Expecting to find a bevy of bomb-brandishing bandits rifling through my refrigerator, I rushed into the kitchen armed with a gleaming eyelash curler. (Oh, so what would you have done if you had nothing but a make up kit for protection? Held up a fluffy pink brush and yelled — surrender or I'll highlight your cheekbones with Cheeky Peach?) Fortunately, I did not have to spend all afternoon giving a hairy burglar luscious lashes. The noise was from the ‘eggsplosion' (self-satisfied chuckle), and my lunch was evenly coated all over the insides of a microwave. And, that's how I learnt not to reheat boiled eggs.

The problem with recipes is that writers assume cooking techniques come naturally to everyone. That we all live in this idealised world — replete with kitchen scenes shot in soft focus at sunset — where we dabble at our grandmother's knees lisping and learning how to expertly sauté, sift and stir fry.

Thanks to the Internet, we now know that the world is actually full of cursing, wounded, accident-prone kitchen blunderers, most of whom have no problem with letting all of us learn from their mistakes. They're on blogs, food forums and recipe discussions. While a lot of their mistakes are funny (as other people's disasters often are), they're also a valuable guide. Rules on What Not To Do In The Kitchen are just as important as those snotty de rigueur ‘What To Do' lists.

The How Not To Cookbook Book — Lessons learned the hard way spells this out. Funded by The National Lottery through the Scottish Arts Council and the Esmee Fairburn Trust, U.K., it was commissioned by The Collective, an organisation promoting contemporary art and culture. Rather highbrow for stories of burnt toast? It gets better. The project was done by artist Aleksandra Mir, who maintains that kitchen confessions are a form of art. She believes that by making guilty failures public, people create subversive, original art, instead of simply “aspiring to obvious and repetitive results”.

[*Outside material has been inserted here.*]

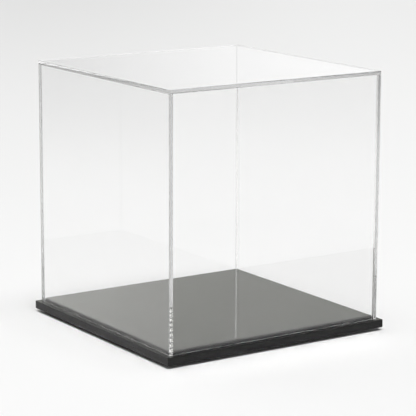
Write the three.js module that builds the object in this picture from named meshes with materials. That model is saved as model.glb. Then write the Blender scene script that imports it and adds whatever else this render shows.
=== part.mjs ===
// Acrylic display cube: a lift-off cover of five clear sheets, standing on the ledge of a
// two-layer black plinth with four bumper feet. Millimetres, +Z up, the front is -Y.
// The origin is on the table, under the middle of the plinth.
// Every dimension is a multiple of 1/8 mm, so neighbours meet on exactly the same plane.
import * as THREE from "three";

// The clear cover
const CUBE_SIDE = 305; // outside, wall face to wall face
const WALL_HEIGHT = 306.25; // each wall sheet, before the top sheet goes on
const SHEET = 4.5; // thickness of all five clear sheets
const CEMENT = 0.25; // thickness of every bond line

// The black plinth
const SLAB_SIDE = 317; // stands out as a ledge all round the cover
const SLAB_THICKNESS = 10;
const DECK_THICKNESS = 4.5; // the raised deck that fits inside the walls
const DECK_CLEARANCE = 0.5; // from the deck's edge to each wall
const FILM_INSET = 2; // the bonding film stops short of the deck's edge
const EASED_EDGE = 0.375; // chamfer on the edges of the black sheets

// The bumper feet
const FOOT_HEIGHT = 3.25;
const FOOT_RADIUS = 6.5; // at the top, where it meets its pad
const FOOT_TAPER = THREE.MathUtils.degToRad(18); // the flank leans in towards the sole
const FOOT_ROUND = 0.75; // rounding between the flank and the sole
const PAD_THICKNESS = 0.25; // the self-adhesive backing
const PAD_RADIUS = 6.25;
const FOOT_INSET = 24; // from the slab's edges to the middle of a foot

// Levels, from the table up
const SLAB_BOTTOM = FOOT_HEIGHT + PAD_THICKNESS;
const SLAB_TOP = SLAB_BOTTOM + SLAB_THICKNESS;
const DECK_BOTTOM = SLAB_TOP + CEMENT;
const DECK_TOP = DECK_BOTTOM + DECK_THICKNESS;
const WALL_TOP = SLAB_TOP + WALL_HEIGHT;
const LID_BOTTOM = WALL_TOP + CEMENT;
const LID_TOP = LID_BOTTOM + SHEET;

// Distances from the middle, the same along X and Y
const OUTER = CUBE_SIDE / 2;
const INNER = OUTER - SHEET;
const BETWEEN = INNER - CEMENT; // half the length of the front and back sheets
const DECK_SIDE = 2 * (INNER - DECK_CLEARANCE);

const clearAcrylic = { color: 0xeef2f1, roughness: 0.03, metalness: 0, transparent: true, opacity: 0.25 };
const clearCement = { color: 0xdfe4e2, roughness: 0.1, metalness: 0, transparent: true, opacity: 0.4 };
const blackSlab = { color: 0x1d1d1d, roughness: 0.35, metalness: 0 };
const blackDeck = { color: 0x141412, roughness: 0.08, metalness: 0 };
const bondingFilm = { color: 0x0d0d0d, roughness: 0.6, metalness: 0 };
const blackRubber = { color: 0x171717, roughness: 0.8, metalness: 0 };
const padAdhesive = { color: 0xb9b6ad, roughness: 0.5, metalness: 0 };

function piece(name, geometry, look) {
  const mesh = new THREE.Mesh(geometry, new THREE.MeshStandardMaterial(look));
  mesh.name = name;
  return mesh;
}

// A rectangular sheet between two corners, placed by its middle.
function sheet(name, look, low, high) {
  const size = high.map((value, i) => value - low[i]);
  const mesh = piece(name, new THREE.BoxGeometry(...size), look);
  mesh.position.set(...high.map((value, i) => (value + low[i]) / 2));
  return mesh;
}

// A square black sheet whose four top and four bottom edges are eased by a small chamfer.
function easedSquare(name, look, side, bottom, thickness) {
  const half = side / 2;
  const flat = half - EASED_EDGE;
  const outline = new THREE.Shape();
  outline.moveTo(-flat, -flat);
  outline.lineTo(flat, -flat);
  outline.lineTo(flat, flat);
  outline.lineTo(-flat, flat);
  outline.closePath();
  const geometry = new THREE.ExtrudeGeometry(outline, {
    depth: thickness - 2 * EASED_EDGE,
    bevelEnabled: true,
    bevelThickness: EASED_EDGE,
    bevelSize: EASED_EDGE,
    bevelSegments: 1,
  });
  const mesh = piece(name, geometry, look);
  mesh.position.z = bottom + EASED_EDGE;
  return mesh;
}

// Two wall sheets run the whole depth, and the front and back sheets fit between them.
function coverWalls() {
  const walls = new THREE.Group();
  for (const [name, side] of [["left", -1], ["right", 1]]) {
    const faces = [side * OUTER, side * INNER].sort((a, b) => a - b);
    walls.add(sheet(`cover_${name}_wall`, clearAcrylic,
      [faces[0], -OUTER, SLAB_TOP], [faces[1], OUTER, WALL_TOP]));
  }
  for (const [name, side] of [["front", -1], ["back", 1]]) {
    const faces = [side * OUTER, side * INNER].sort((a, b) => a - b);
    walls.add(sheet(`cover_${name}_wall`, clearAcrylic,
      [-BETWEEN, faces[0], SLAB_TOP], [BETWEEN, faces[1], WALL_TOP]));
  }
  return walls;
}

// A cured line of cement in each upright corner, between a side wall's inner face and a wall's end.
function cornerBonds() {
  const bonds = new THREE.Group();
  for (const [across, x] of [["left", -1], ["right", 1]]) {
    for (const [along, y] of [["front", -1], ["back", 1]]) {
      const xs = [x * INNER, x * BETWEEN].sort((a, b) => a - b);
      const ys = [y * OUTER, y * INNER].sort((a, b) => a - b);
      bonds.add(sheet(`${along}_${across}_corner_bond`, clearCement,
        [xs[0], ys[0], SLAB_TOP], [xs[1], ys[1], WALL_TOP]));
    }
  }
  return bonds;
}

// The top sheet lies on all four walls, flush with their outer faces, on four lines of cement.
function coverTop() {
  const top = new THREE.Group();
  top.add(sheet("cover_top_sheet", clearAcrylic,
    [-OUTER, -OUTER, LID_BOTTOM], [OUTER, OUTER, LID_TOP]));
  for (const [name, side] of [["left", -1], ["right", 1]]) {
    const xs = [side * OUTER, side * INNER].sort((a, b) => a - b);
    top.add(sheet(`${name}_top_bond`, clearCement,
      [xs[0], -OUTER, WALL_TOP], [xs[1], OUTER, LID_BOTTOM]));
  }
  for (const [name, side] of [["front", -1], ["back", 1]]) {
    const ys = [side * OUTER, side * INNER].sort((a, b) => a - b);
    top.add(sheet(`${name}_top_bond`, clearCement,
      [-INNER, ys[0], WALL_TOP], [INNER, ys[1], LID_BOTTOM]));
  }
  return top;
}

// The plinth: a slab that carries the cover on its ledge, and a glossy deck bonded on top of it.
function plinth() {
  const base = new THREE.Group();
  const filmReach = DECK_SIDE / 2 - FILM_INSET;
  base.add(easedSquare("base_slab", blackSlab, SLAB_SIDE, SLAB_BOTTOM, SLAB_THICKNESS));
  base.add(sheet("deck_bonding_film", bondingFilm,
    [-filmReach, -filmReach, SLAB_TOP], [filmReach, filmReach, DECK_BOTTOM]));
  base.add(easedSquare("base_deck", blackDeck, DECK_SIDE, DECK_BOTTOM, DECK_THICKNESS));
  return base;
}

// A moulded bumper: a flat sole, a round that runs smoothly into the tapered flank, and a flat
// top, as a half section about the Y axis.
function footProfile() {
  const steps = 6;
  const flankRise = FOOT_HEIGHT - FOOT_ROUND * (1 - Math.sin(FOOT_TAPER));
  const roundMiddle = FOOT_RADIUS - flankRise * Math.tan(FOOT_TAPER) - FOOT_ROUND * Math.cos(FOOT_TAPER);
  const points = [new THREE.Vector2(0, 0)];
  for (let i = 0; i <= steps; i += 1) {
    const turn = (i / steps) * (Math.PI / 2 - FOOT_TAPER) - Math.PI / 2;
    points.push(new THREE.Vector2(
      roundMiddle + FOOT_ROUND * Math.cos(turn),
      FOOT_ROUND * (1 + Math.sin(turn)),
    ));
  }
  points.push(new THREE.Vector2(FOOT_RADIUS, FOOT_HEIGHT));
  points.push(new THREE.Vector2(0, FOOT_HEIGHT));
  return points;
}

function feet() {
  const group = new THREE.Group();
  const reach = SLAB_SIDE / 2 - FOOT_INSET;
  const sides = 32;
  for (const [across, x] of [["left", -1], ["right", 1]]) {
    for (const [along, y] of [["front", -1], ["back", 1]]) {
      const foot = piece(`${along}_${across}_foot`, new THREE.LatheGeometry(footProfile(), sides), blackRubber);
      foot.rotation.x = Math.PI / 2;
      foot.position.set(x * reach, y * reach, 0);
      const pad = piece(`${along}_${across}_foot_pad`,
        new THREE.CylinderGeometry(PAD_RADIUS, PAD_RADIUS, PAD_THICKNESS, sides), padAdhesive);
      pad.rotation.x = Math.PI / 2;
      pad.position.set(x * reach, y * reach, FOOT_HEIGHT + PAD_THICKNESS / 2);
      group.add(foot, pad);
    }
  }
  return group;
}

const displayCube = new THREE.Group();
displayCube.add(feet(), plinth(), coverWalls(), cornerBonds(), coverTop());

export default displayCube;
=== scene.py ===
import math

import bmesh
import bpy
from mathutils import Matrix, Vector


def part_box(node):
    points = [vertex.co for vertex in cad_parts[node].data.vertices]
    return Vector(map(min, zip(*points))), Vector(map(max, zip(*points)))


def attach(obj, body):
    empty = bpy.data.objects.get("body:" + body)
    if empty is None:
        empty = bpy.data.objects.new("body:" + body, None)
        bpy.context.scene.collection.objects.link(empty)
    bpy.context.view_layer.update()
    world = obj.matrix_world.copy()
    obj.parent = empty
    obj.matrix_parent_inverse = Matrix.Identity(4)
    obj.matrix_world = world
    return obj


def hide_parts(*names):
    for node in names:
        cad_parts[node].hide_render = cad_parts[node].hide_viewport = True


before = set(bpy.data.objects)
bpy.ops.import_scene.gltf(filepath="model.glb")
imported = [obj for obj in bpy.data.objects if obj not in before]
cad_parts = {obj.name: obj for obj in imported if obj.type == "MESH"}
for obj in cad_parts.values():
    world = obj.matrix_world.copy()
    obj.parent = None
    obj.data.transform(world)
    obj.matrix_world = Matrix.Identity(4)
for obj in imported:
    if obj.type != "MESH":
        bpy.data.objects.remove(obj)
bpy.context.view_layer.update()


# ---- Base slab ---------------------------------------------------------------------------------
# The lower sheet of the plinth: 10 mm black cast acrylic, glossy on its faces. Its four sides are
# saw-cut and sanded to a satin, and the sharp edges are eased by hand with a scraper.

class Value:
    """A number that varies over a surface. Sums, differences and products of it add Math nodes."""

    def __init__(self, finish, socket):
        self.finish = finish
        self.socket = socket

    def maths(self, operation, first, second):
        return self.finish.add("ShaderNodeMath", {"operation": operation}, {0: first, 1: second})

    def __add__(self, other):
        return self.maths("ADD", self, other)

    __radd__ = __add__

    def __sub__(self, other):
        return self.maths("SUBTRACT", self, other)

    def __rsub__(self, other):
        return self.maths("SUBTRACT", other, self)

    def __mul__(self, other):
        return self.maths("MULTIPLY", self, other)

    __rmul__ = __mul__


class Finish:
    """The nodes of one material, or of the studio's light."""

    def __init__(self, tree):
        self.tree = tree
        tree.nodes.clear()

    def add(self, kind, settings=None, inputs=None, output=0):
        """Adds a node: first its settings, then a number, a colour or a link for each input."""
        node = self.tree.nodes.new(kind)
        for name, setting in (settings or {}).items():
            setattr(node, name, setting)
        for name, value in (inputs or {}).items():
            socket = node.inputs[name]
            if isinstance(value, Value):
                self.tree.links.new(value.socket, socket)
            elif socket.type == "RGBA":
                socket.default_value = (*value, 1.0)
            else:
                socket.default_value = value
        return Value(self, node.outputs[output]) if node.outputs else None

    def noise(self, per_metre, detail=2.0, turn=0.0):
        """Noise with so many cycles to the metre along X, Y and Z, turned about Z."""
        where = self.add("ShaderNodeTexCoord", output="Object")
        placed = self.add("ShaderNodeMapping", {"vector_type": "TEXTURE"}, {
            "Vector": where, "Rotation": (0.0, 0.0, turn), "Scale": tuple(1.0 / n for n in per_metre)})
        return self.add("ShaderNodeTexNoise", {}, {"Vector": placed, "Scale": 1.0, "Detail": detail})

    def span(self, value, low, high, to_low=0.0, to_high=1.0):
        """Maps low..high to to_low..to_high with soft ends, and holds it there."""
        return self.add("ShaderNodeMapRange", {"interpolation_type": "SMOOTHSTEP"}, {
            "Value": value, "From Min": low, "From Max": high, "To Min": to_low, "To Max": to_high})

    def blend(self, share, first, second):
        """A colour that runs from first to second as share goes from 0 to 1."""
        return self.add("ShaderNodeMix", {"data_type": "RGBA"},
                        {0: share, 6: first, 7: second}, output=2)

    def across(self, vector, way):
        """How far a vector reaches along a direction."""
        return self.add("ShaderNodeVectorMath", {"operation": "DOT_PRODUCT"},
                        {0: vector, 1: way}, output="Value")

    def attribute(self, name):
        return self.add("ShaderNodeAttribute", {"attribute_name": name}, output="Fac")

    def bump(self, height, depth):
        return self.add("ShaderNodeBump", {}, {"Height": height, "Distance": depth})


def material(name, describe):
    """A material with one Principled shader, whose inputs are what describe(finish) returns."""
    made = bpy.data.materials.new(name)
    made.use_nodes = True
    finish = Finish(made.node_tree)
    shader = finish.add("ShaderNodeBsdfPrincipled", {}, describe(finish))
    finish.add("ShaderNodeOutputMaterial", {}, {"Surface": shader})
    return made


def finished(name, shape, look, body, node):
    """Turns a bmesh into the piece that stands for a CAD node, in its place and on its body."""
    mesh = bpy.data.meshes.new(name)
    shape.to_mesh(mesh)
    shape.free()
    mesh.materials.append(look)
    piece = bpy.data.objects.new(name, mesh)
    bpy.context.scene.collection.objects.link(piece)
    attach(piece, body)
    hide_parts(node)
    return piece


def eased_sheet(low, high, ease, steps=3, ripple=0.0):
    """A flat sheet between two corners, its edges eased to a small round. A face across the sheet's
    thickness is marked as a cut edge, for the saw and polish marks in the materials, and its
    underside is marked with how far the cutter rippled it, from 0 to 1."""
    shape = bmesh.new()
    size = high - low
    place = Matrix.Translation((low + high) / 2) @ Matrix.Diagonal((*size, 1.0))
    bmesh.ops.create_cube(shape, size=1.0, matrix=place)
    bmesh.ops.bevel(shape, geom=shape.edges[:], offset=ease, offset_type="OFFSET", affect="EDGES",
                    segments=steps, profile=0.5, material=-1)
    through = min(range(3), key=lambda axis: size[axis])
    cut_edge = shape.faces.layers.float.new("cut_edge")
    underside = shape.faces.layers.float.new("underside")
    rippled = shape.faces.layers.float.new("rippled")
    for face in shape.faces:
        face[cut_edge] = 0.0 if abs(face.normal[through]) > 0.9 else 1.0
        face[underside] = 1.0 if face.normal.z < -0.9 else 0.0
        face[rippled] = ripple * face[underside]
    return shape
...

The project invited 1,000 people from around the world to give advice on how not to cook. Not surprisingly, the results are fascinating as well as surprisingly educative. They range from simple instructions such as “don't stop stirring risotto if you want it creamy” to more emotional ones such as “do not cut vegetables with a very sharp knife when answering stupid questions”.

Practical tips? “Do not put marshmallows in your omelette even if there is nothing else in the house to eat.”

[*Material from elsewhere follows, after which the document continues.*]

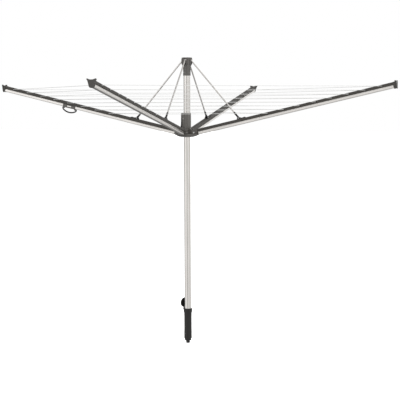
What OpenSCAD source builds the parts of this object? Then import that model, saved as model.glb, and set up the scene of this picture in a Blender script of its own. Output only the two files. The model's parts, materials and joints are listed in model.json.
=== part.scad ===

Then, there are lessons clearly learnt in painful ways — such as “Do not make Deep Fried Bounty Bars if you have drunk 3 glasses of wine. There is a high risk of serious injury from hot fat and melted chocolate.”

If you are one of those people who needs to experiment in the kitchen, it's advisable to first learn about the potential there is for disaster — even if all you're working with is one puny leaf, as this young scientist discovered. “Do not microwave one leaf of kale on ‘high' for five minutes. It will catch fire, break the microwave glass rotating plate, scorch the inside of the microwave permanently and fill the kitchen with smoke.”

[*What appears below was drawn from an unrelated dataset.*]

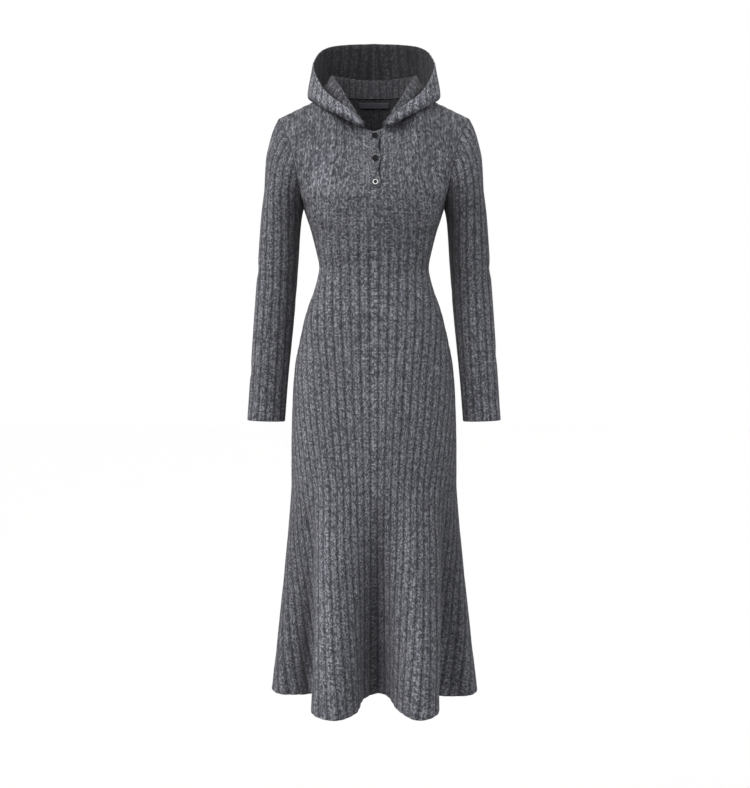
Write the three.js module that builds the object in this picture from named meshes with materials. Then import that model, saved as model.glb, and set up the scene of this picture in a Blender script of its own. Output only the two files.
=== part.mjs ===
import * as THREE from 'three';

// Sweater dress in wide rib knit, filled out with no wearer.
// Millimetres, +Z up, the front faces -Y and +X is the viewer's right.
// The origin lies between the shoulders, level with the two shoulder neck points.

// Cloth
const wall = 1.8;
const ribRise = 1.4;
const hoodWall = 1.6;
const hoodRibRise = 1;
const seamGap = 0.3;
const seamLean = 56;
const walkSteps = 240;
const seamClear = 0.2;

// Shoulders, neck and armholes
const armpitZ = -209;
const tipX = 183;
const tipZ = -48.5;
const neckHalf = 80;
const neckPlanPower = 2.2;
const neck = {
  front: { drop: 84.5, depth: 76, power: 1.4 },
  back: { drop: -4, depth: 60, power: 3 },
};
const armholeBulge = { front: 52, back: 46 };
const shoulderRound = 2.2;
const tipLean = 0.75;
const chestBow = { power: 2.6, reachedAt: 0.3 };
const neckRise = 1.3;
const shoulderFrom = { start: 45, end: 92 };
const frontFlatten = 0.7;
const backFlatten = 0.3;
const skirtStartZ = -760;
const hemZ = -1165;
const foldGrowth = 1.15;
const formPower = 2.15;

// Sections of the body, from the knee up to the armpit
const sections = [
  { name: 'knee', z: -760, half: 158, front: 113, back: 112 },
  { name: 'thigh', z: -640, half: 157, front: 112, back: 114 },
  { name: 'hip', z: -520, half: 150, front: 106, back: 111 },
  { name: 'high hip', z: -430, half: 131, front: 95, back: 96 },
  { name: 'waist', z: -342, half: 104.5, front: 82, back: 74 },
  { name: 'rib cage', z: -275, half: 116, front: 92, back: 80 },
  { name: 'armpit', z: -209, half: 137, front: 104, back: 86 },
];

// Armhole seam seen from the front
const armhole = [
  { name: 'armpit', z: -209, x: 137 },
  { name: 'lower curve', z: -162, x: 146 },
  { name: 'middle', z: -123, x: 154 },
  { name: 'upper curve', z: -82, x: 166.5 },
  { name: 'shoulder tip', z: -48.5, x: 183 },
];

// Folds of the skirt where they meet the hem, all round from the left side seam.
// turn is the place on the section in degrees, 0 in front; drop is how far the hem hangs lower.
const folds = [
  { name: 'left seam', turn: -90, x: -200, y: 30, drop: 0 },
  { name: 'left side flute front', turn: -75, x: -184, y: -6, drop: 2 },
  { name: 'left side flute floor', turn: -60, x: -143, y: -10, drop: 2 },
  { name: 'left valley', turn: -47, x: -106, y: -30, drop: -3 },
  { name: 'left front flute outer wall', turn: -35, x: -115, y: -112, drop: 11 },
  { name: 'left front flute crest', turn: -22, x: -73, y: -150, drop: 15 },
  { name: 'left front flute inner wall', turn: -12, x: -35, y: -112, drop: 11 },
  { name: 'front valley left side', turn: -5, x: -22, y: -66, drop: -3 },
  { name: 'front valley', turn: 2, x: 7, y: -38, drop: -8 },
  { name: 'front valley right side', turn: 8, x: 29, y: -58, drop: -6 },
  { name: 'right front flute inner wall', turn: 15, x: 46, y: -104, drop: 7 },
  { name: 'right front flute crest', turn: 29, x: 82, y: -148, drop: 15 },
  { name: 'right front flute outer wall', turn: 45, x: 120, y: -110, drop: 11 },
  { name: 'right valley', turn: 55, x: 113, y: -28, drop: 2 },
  { name: 'right side flute floor', turn: 65, x: 147, y: -12, drop: 5 },
  { name: 'right side flute front', turn: 78, x: 188, y: -8, drop: 4 },
  { name: 'right seam', turn: 90, x: 202, y: 28, drop: 2 },
  { name: 'right side flute back', turn: 105, x: 181, y: 68, drop: 0 },
  { name: 'right rear valley', turn: 122, x: 126, y: 78, drop: -3 },
  { name: 'right rear flute outer wall', turn: 137, x: 121, y: 128, drop: 3 },
  { name: 'right rear flute crest', turn: 151, x: 80, y: 158, drop: 5 },
  { name: 'right rear flute inner wall', turn: 164, x: 36, y: 126, drop: 3 },
  { name: 'rear valley', turn: 178, x: -4, y: 74, drop: -5 },
  { name: 'left rear flute inner wall', turn: 193, x: -44, y: 124, drop: 3 },
  { name: 'left rear flute crest', turn: 206, x: -88, y: 154, drop: 5 },
  { name: 'left rear flute outer wall', turn: 221, x: -126, y: 122, drop: 3 },
  { name: 'left rear valley', turn: 238, x: -130, y: 76, drop: -3 },
  { name: 'left side flute back', turn: 255, x: -181, y: 68, drop: 0 },
];

// Width of one rib by height
const ribs = [
  { name: 'hem', z: -1165, pitch: 20 },
  { name: 'above the hem', z: -1050, pitch: 16.8 },
  { name: 'shin', z: -950, pitch: 14.2 },
  { name: 'below the knee', z: -860, pitch: 12.9 },
  { name: 'knee', z: -773, pitch: 12.5 },
  { name: 'above the knee', z: -698, pitch: 13.5 },
  { name: 'thigh', z: -624, pitch: 14.8 },
  { name: 'hip', z: -530, pitch: 16.2 },
  { name: 'high hip', z: -435, pitch: 17.6 },
  { name: 'waist', z: -342, pitch: 18.5 },
  { name: 'rib cage', z: -258, pitch: 19.2 },
  { name: 'chest', z: -172, pitch: 17.2 },
  { name: 'upper chest', z: -97, pitch: 16.4 },
  { name: 'shoulder', z: -48.5, pitch: 16 },
];

// Rows of the two body panels below and above the armpit
const lowerRows = [
  -1165, -1110, -1040, -970, -900, -830, -760, -680, -600, -520, -450, -395, -342, -290, -245, -209,
];
const upperSteps = [0.07, 0.22, 0.42, 0.64, 0.84, 0.95, 0.985];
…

Popular food forum Chowhound features a string of similar confessions. There's the cook who sautéed meat in green washing up liquid by accident. A girl who baked her band-aid into a cake. And, a student whose pan turned into a fireball when he fell asleep while making French fries at midnight. He threw the flaming pan of the window into the snow, terrifying his landlady who saw it sail past.

Just imagining her expression makes me feel better about that dratted exploding egg.

Earlier, you had to live and learn. Now, all you have to do is browse. Learning from other people's disasters is infinitely less painful.